SOURCE DATA:

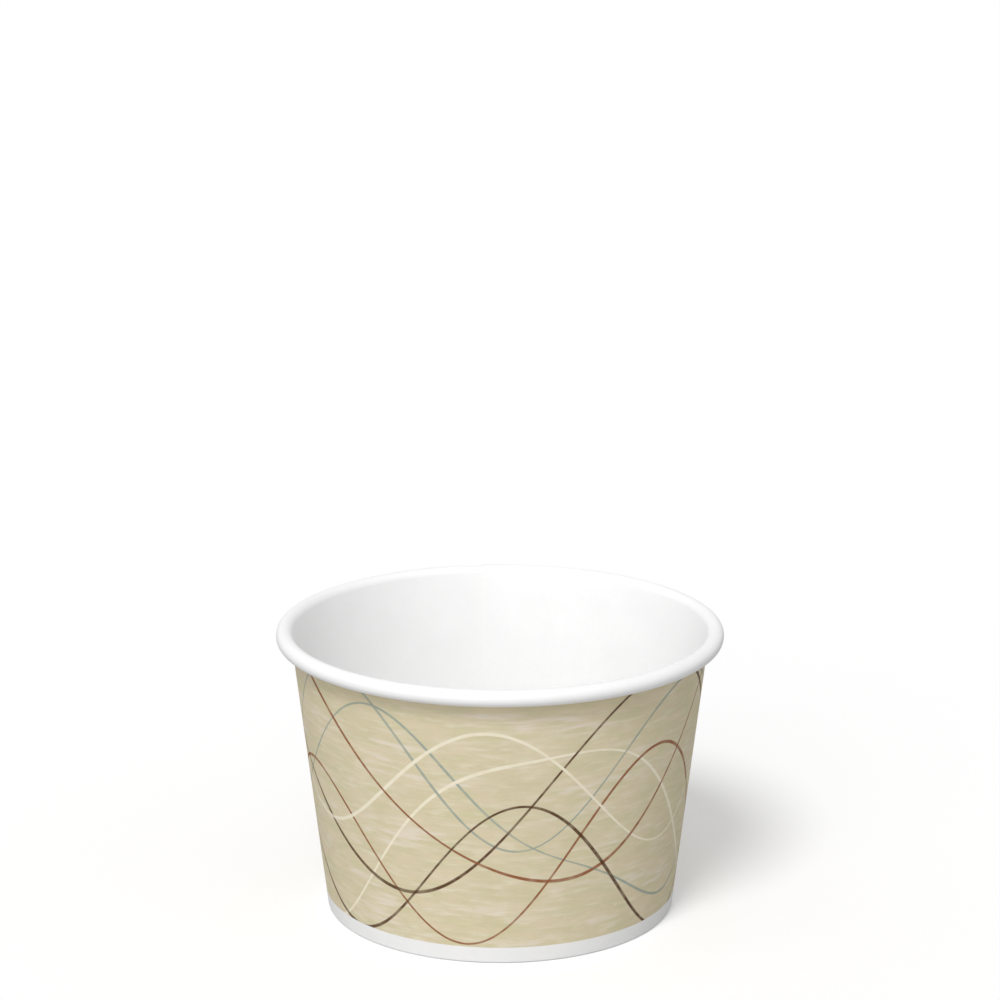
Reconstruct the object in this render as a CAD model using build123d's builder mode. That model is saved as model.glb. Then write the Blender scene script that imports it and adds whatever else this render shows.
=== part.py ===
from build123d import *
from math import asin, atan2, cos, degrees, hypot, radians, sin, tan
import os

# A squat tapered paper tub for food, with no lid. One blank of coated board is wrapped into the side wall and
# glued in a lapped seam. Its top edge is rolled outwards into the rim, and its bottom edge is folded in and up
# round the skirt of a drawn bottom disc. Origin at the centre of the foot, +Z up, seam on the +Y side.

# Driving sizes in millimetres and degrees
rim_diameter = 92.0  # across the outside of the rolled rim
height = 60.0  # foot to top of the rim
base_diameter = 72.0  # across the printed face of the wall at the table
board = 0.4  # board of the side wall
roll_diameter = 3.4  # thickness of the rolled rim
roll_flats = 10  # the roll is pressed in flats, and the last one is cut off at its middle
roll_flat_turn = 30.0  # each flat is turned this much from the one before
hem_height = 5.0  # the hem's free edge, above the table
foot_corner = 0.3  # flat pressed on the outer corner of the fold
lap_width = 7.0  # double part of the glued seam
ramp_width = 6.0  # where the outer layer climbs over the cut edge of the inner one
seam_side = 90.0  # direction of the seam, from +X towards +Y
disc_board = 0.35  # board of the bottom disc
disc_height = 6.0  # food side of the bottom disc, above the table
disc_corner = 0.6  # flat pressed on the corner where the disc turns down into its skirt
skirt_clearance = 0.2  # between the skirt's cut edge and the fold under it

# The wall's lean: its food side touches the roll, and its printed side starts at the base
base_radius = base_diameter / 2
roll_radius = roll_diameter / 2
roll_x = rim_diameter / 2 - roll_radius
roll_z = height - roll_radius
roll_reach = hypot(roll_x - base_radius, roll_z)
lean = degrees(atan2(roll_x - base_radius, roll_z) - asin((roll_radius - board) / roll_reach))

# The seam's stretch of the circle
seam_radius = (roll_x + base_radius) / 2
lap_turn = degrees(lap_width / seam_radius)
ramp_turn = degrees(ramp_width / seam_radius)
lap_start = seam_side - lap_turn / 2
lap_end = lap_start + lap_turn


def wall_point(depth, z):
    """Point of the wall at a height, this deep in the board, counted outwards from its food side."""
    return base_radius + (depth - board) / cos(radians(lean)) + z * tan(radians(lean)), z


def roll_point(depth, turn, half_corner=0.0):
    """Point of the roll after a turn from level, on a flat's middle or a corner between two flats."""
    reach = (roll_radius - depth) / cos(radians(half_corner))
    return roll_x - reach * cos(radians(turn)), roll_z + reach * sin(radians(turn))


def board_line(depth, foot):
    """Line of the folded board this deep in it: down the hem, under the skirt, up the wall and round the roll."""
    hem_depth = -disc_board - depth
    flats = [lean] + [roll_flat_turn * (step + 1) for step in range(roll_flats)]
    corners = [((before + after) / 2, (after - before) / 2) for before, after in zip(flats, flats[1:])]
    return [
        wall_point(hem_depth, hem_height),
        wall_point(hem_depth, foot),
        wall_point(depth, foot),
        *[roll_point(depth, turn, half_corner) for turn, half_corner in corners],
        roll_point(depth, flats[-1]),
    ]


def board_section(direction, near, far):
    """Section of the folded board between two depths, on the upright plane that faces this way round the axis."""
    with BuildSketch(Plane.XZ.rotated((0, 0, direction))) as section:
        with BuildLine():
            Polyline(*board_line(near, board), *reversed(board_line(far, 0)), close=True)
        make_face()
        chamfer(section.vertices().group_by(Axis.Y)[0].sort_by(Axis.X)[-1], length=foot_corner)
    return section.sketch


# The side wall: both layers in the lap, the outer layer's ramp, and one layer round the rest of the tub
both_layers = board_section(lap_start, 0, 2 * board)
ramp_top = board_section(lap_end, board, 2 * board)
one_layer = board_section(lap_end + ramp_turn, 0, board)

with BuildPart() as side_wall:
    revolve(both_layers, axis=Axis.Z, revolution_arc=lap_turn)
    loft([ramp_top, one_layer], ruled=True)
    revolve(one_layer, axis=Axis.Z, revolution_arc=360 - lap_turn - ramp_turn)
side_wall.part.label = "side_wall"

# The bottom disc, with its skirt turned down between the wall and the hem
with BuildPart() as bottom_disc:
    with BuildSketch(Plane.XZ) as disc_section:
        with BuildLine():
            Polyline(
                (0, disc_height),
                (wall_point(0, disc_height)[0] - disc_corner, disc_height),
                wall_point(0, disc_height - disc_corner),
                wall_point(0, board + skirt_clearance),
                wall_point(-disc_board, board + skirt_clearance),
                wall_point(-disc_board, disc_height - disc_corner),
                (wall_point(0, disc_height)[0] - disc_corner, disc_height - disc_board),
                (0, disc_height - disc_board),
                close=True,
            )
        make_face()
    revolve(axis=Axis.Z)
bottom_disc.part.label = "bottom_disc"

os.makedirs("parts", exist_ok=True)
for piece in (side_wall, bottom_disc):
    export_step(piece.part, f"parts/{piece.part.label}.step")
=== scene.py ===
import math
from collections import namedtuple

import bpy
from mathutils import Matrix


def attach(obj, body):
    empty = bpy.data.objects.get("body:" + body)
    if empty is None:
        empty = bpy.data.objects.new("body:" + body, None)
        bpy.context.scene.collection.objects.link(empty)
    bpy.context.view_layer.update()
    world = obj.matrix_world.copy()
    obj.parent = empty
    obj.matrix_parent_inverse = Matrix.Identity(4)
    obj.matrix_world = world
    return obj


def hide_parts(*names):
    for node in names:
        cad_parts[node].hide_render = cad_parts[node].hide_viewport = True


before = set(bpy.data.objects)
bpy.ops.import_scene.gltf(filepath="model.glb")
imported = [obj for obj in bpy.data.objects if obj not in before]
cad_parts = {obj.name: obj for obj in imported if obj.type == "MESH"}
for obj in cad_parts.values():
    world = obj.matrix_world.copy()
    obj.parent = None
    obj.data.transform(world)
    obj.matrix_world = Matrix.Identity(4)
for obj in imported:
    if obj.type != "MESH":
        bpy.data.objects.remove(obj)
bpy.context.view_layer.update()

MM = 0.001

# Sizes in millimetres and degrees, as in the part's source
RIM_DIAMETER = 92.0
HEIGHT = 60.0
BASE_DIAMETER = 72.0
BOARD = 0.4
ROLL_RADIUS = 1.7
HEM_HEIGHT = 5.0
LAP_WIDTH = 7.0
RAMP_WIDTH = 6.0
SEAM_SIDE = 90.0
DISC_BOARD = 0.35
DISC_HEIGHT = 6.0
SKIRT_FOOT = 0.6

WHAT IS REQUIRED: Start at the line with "loft([ramp_top, one_layer], ruled=True)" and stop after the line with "imported = [obj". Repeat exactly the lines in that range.

THE REPLY:
    loft([ramp_top, one_layer], ruled=True)
    revolve(one_layer, axis=Axis.Z, revolution_arc=360 - lap_turn - ramp_turn)
side_wall.part.label = "side_wall"

# The bottom disc, with its skirt turned down between the wall and the hem
with BuildPart() as bottom_disc:
    with BuildSketch(Plane.XZ) as disc_section:
        with BuildLine():
            Polyline(
                (0, disc_height),
                (wall_point(0, disc_height)[0] - disc_corner, disc_height),
                wall_point(0, disc_height - disc_corner),
                wall_point(0, board + skirt_clearance),
                wall_point(-disc_board, board + skirt_clearance),
                wall_point(-disc_board, disc_height - disc_corner),
                (wall_point(0, disc_height)[0] - disc_corner, disc_height - disc_board),
                (0, disc_height - disc_board),
                close=True,
            )
        make_face()
    revolve(axis=Axis.Z)
bottom_disc.part.label = "bottom_disc"

os.makedirs("parts", exist_ok=True)
for piece in (side_wall, bottom_disc):
    export_step(piece.part, f"parts/{piece.part.label}.step")
=== scene.py ===
import math
from collections import namedtuple

import bpy
from mathutils import Matrix


def attach(obj, body):
    empty = bpy.data.objects.get("body:" + body)
    if empty is None:
        empty = bpy.data.objects.new("body:" + body, None)
        bpy.context.scene.collection.objects.link(empty)
    bpy.context.view_layer.update()
    world = obj.matrix_world.copy()
    obj.parent = empty
    obj.matrix_parent_inverse = Matrix.Identity(4)
    obj.matrix_world = world
    return obj


def hide_parts(*names):
    for node in names:
        cad_parts[node].hide_render = cad_parts[node].hide_viewport = True


before = set(bpy.data.objects)
bpy.ops.import_scene.gltf(filepath="model.glb")
imported = [obj for obj in bpy.data.objects if obj not in before]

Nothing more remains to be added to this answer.